Все дети тебя крепко целуют.

Ц. ставка.

7 апреля 1916 г.

Моя голубка!

Пишу только несколько строк, потому что у меня снова нет времени, так как министры прислали горы бумаг, — вероятно, перед Пасхой. На прошении раненого еврея из Америки я написал: “разрешить повсеместное жительство в России” и переслал его Штюрмеру.

Нежно благодарю тебя за твое дорогое письмо и за яички. Я надеюсь, что рука Бэби будет болеть недолго. Сегодня утром очень много думал о тебе в нашей маленькой церкви; здесь было очень хорошо и мирно, причащалось много штабных офицеров с их семьями. Те дни, когда я не могу гулять, всегда светит солнце, а когда катаюсь или гребу, небо заволакивает, так что я не могу загореть!

Завтра 8-е, мои молитвы и мысли будут с тобой, моя девочка, мое родное Солнышко. Тогда я боролся за тебя, даже против тебя самой[822]!!!

Как маленький Голубой Мальчик, только более упорно.

Да благословит Бог тебя и детей! Крепко целую тебя и их.

Навеки твой

Ники.

Альбом, который я посылаю Алексею — от английского военного фотографа.

Ц.С.

8 апреля 1916 г.

Христос воскрес! Мой дорогой, любимый Ники!

В этот день, день нашей помолвки, все мои нежные мысли с тобой, наполняя сердце бесконечной благодарностью за ту глубокую любовь и счастье, которыми ты дарил меня всегда, с того памятного дня — 22 года тому назад. Да поможет мне Бог воздать тебе сторицей за всю твою ласку!

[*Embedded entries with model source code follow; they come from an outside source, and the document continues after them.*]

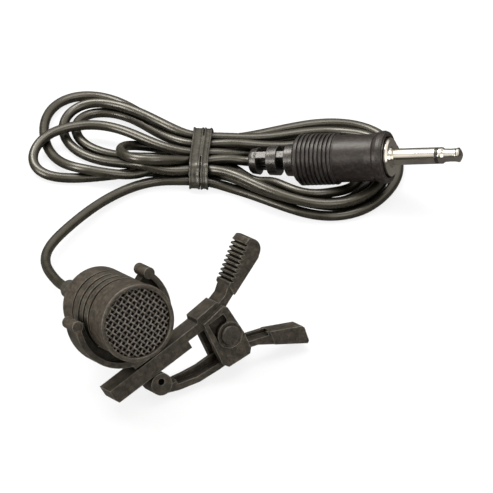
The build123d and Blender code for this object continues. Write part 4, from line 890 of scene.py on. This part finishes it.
def studio_world():
    """Soft light all round; reflections see a dark room with a pale ceiling, the eye white."""
    # The scene may already hold a world.
    world = bpy.data.worlds[0] if bpy.data.worlds else bpy.data.worlds.new("studio")
    bpy.context.scene.world = world
    world.use_nodes = True
    tree = world.node_tree
    tree.nodes.clear()
    output = add_node(tree, "OutputWorld")
    soft = background(tree, (1.0, 0.985, 0.96), strength=0.40)
    coords = add_node(tree, "TexCoord").outputs["Generated"]
    height = add_node(tree, "SeparateXYZ", {0: coords}).outputs["Z"]
    room_colour = ramp(tree, height, [
        (0.0, (0.05, 0.047, 0.04)), (0.22, (0.10, 0.095, 0.085)), (0.42, (0.75, 0.72, 0.66)),
        (0.62, (1.25, 1.2, 1.12)), (0.80, (1.1, 1.06, 1.0)), (1.0, (0.5, 0.48, 0.45))])
    room = background(tree, room_colour, strength=1.0)
    ray = add_node(tree, "LightPath").outputs
    lit = add_node(tree, "MixShader", {0: ray["Is Glossy Ray"], 1: soft, 2: room})
    plain = background(tree, grey(1), strength=1.02)
    seen = add_node(tree, "MixShader", {0: ray["Is Camera Ray"], 1: lit.outputs[0], 2: plain})
    set_inputs(tree, output, {0: seen.outputs[0]})


def area_light(name, place, target, size, power):
    """Square light at place, facing target; metres and watts."""
    light = bpy.data.lights.new(name, "AREA")
    light.energy = power
    light.size = size
    obj = link_object(name, light)
    obj.location = place
    aim = Vector(target) - Vector(place)
    obj.rotation_euler = aim.to_track_quat("-Z", "Y").to_euler()


floor()
studio_world()
area_light("key", place=(-0.30, 0.26, 0.60), target=(0, 0, 0), size=0.36, power=4.0)
area_light("top", place=(0.12, 0.10, 0.75), target=(0, 0, 0), size=0.45, power=2.6)
area_light("front", place=(0.26, -0.55, 0.34), target=(0, -0.03, 0.01), size=0.40, power=1.0)
area_light("left", place=(-0.62, -0.30, 0.20), target=(-0.02, -0.04, 0.01), size=0.30, power=2.6)

# ------------------------------------------------------------------------ camera
CAMERA_PITCH = 40.0      # degrees it looks down
CAMERA_DISTANCE = 1000.0
CAMERA_TARGET = Vector((0.5946, 2.3306, -0.0200))


def camera():
    """Long lens, looking from the front and above."""
    data = bpy.data.cameras.new("camera")
    data.sensor_fit = "HORIZONTAL"
    data.sensor_width = 36.0
    data.lens = 348.31643
    data.clip_start = 0.05       # metres
    data.clip_end = 20.0
    obj = link_object("camera", data)
    pitch = math.radians(CAMERA_PITCH)
    back = Vector((0, -math.cos(pitch), math.sin(pitch))) * CAMERA_DISTANCE
    obj.location = (back + CAMERA_TARGET) * MM
    obj.rotation_euler = (math.radians(90 - CAMERA_PITCH), 0, 0)
    bpy.context.scene.camera = obj


camera()
bpy.context.scene.view_settings.view_transform = "Standard"
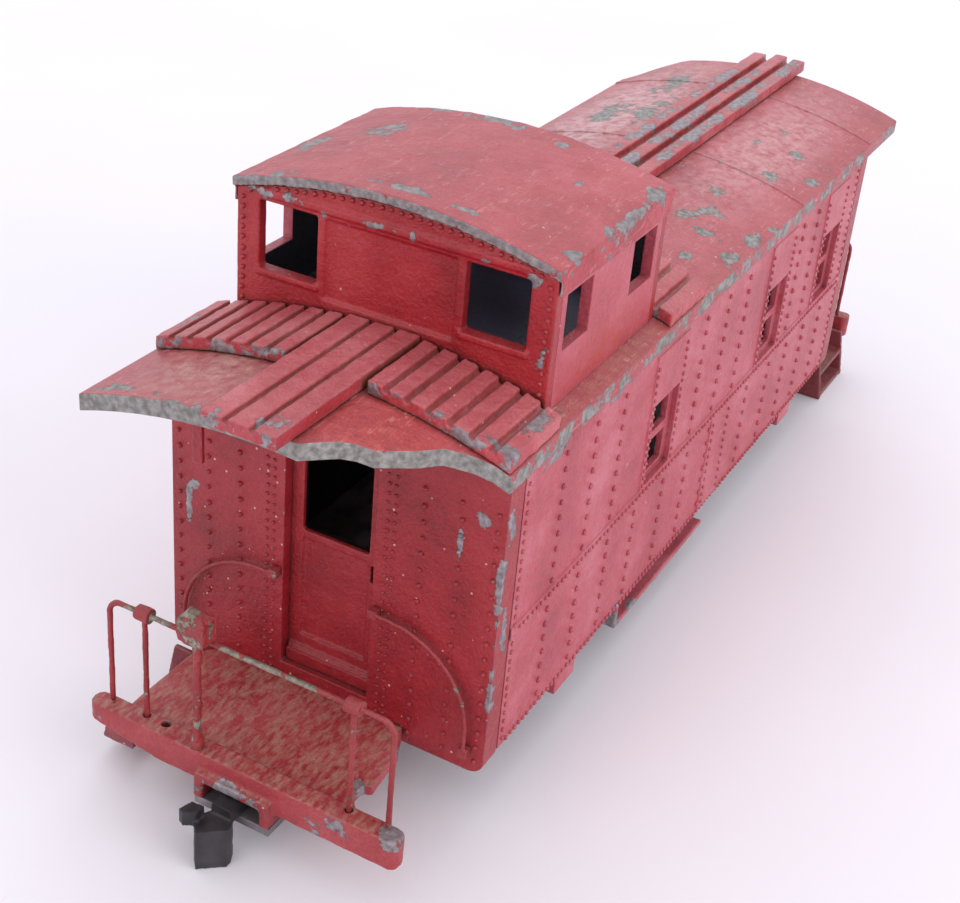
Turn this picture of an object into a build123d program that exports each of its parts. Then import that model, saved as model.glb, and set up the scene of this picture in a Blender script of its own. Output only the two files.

Да, я, — говорю совершенно искренно, — сомневаюсь, что много жен, таких счастливых, как я, — столько любви, доверия и преданности ты оказал мне в эти долгие годы в счастье и горе. За все муки, страдания и нерешительность мою ты мне так много дал взамен, мой драгоценный жених и супруг. Теперь редко видишь такие супружества. Несказанны твое удивительное терпение и всепрощение. Я могу лишь на коленях просить Всемогущего Бога, чтоб Он благословил тебя и воздал тебе за все — только Он один может это сделать. Благодарю тебя, мое сокровище, чувствуешь ли ты, как мне хочется быть в твоих крепких объятиях и снова пережить те чудные дни, которые приносили нам все новые доказательства любви и нежности? Сегодня я надену ту дорогую брошку[823]. Я все еще чувствую твою серую одежду и слышу ее запах — там, у окна в Кобургском замке. Как живо я помню все это! Те сладкие поцелуи, о которых я грезила и тосковала столько лет и которых больше не надеялась получить. Видишь, как уже в то время вера и религия играли большую роль в моей жизни. Я не могу относиться к этому просто и если на что-нибудь решаюсь, то уже навсегда, то же самое в моей любви и привязанностях. Слишком большое сердце — оно пожирает меня. Также и любовь ко Христу — она была всегда так тесно связана с нашей жизнью в течение этих 22 лет! Сначала вопрос о принятии православия, а затем оба наших Друга, посланные нам Богом[824]. Вчерашнее Евангелие за всенощной так живо напомнило Гр. и преследование Его за Христа и за нас, — все имело двойной смысл, и мне было так грустно, что тебя не было рядом со мной. Год тому назад я сидела около Аниной кровати у нее на дому (и наш Друг также), слушая 12 Евангелий — часть их.

822

Речь идет о принятии Александрой Федоровной православия.

823

Брошку, которую Царь, тогда Наследник российского престола, подарил своей люби мой, Алисе Гессен-Дармштадтской, при первом свидании.

824

Кроме Г. Распутина, имеется в виду еще Филипп Н.В.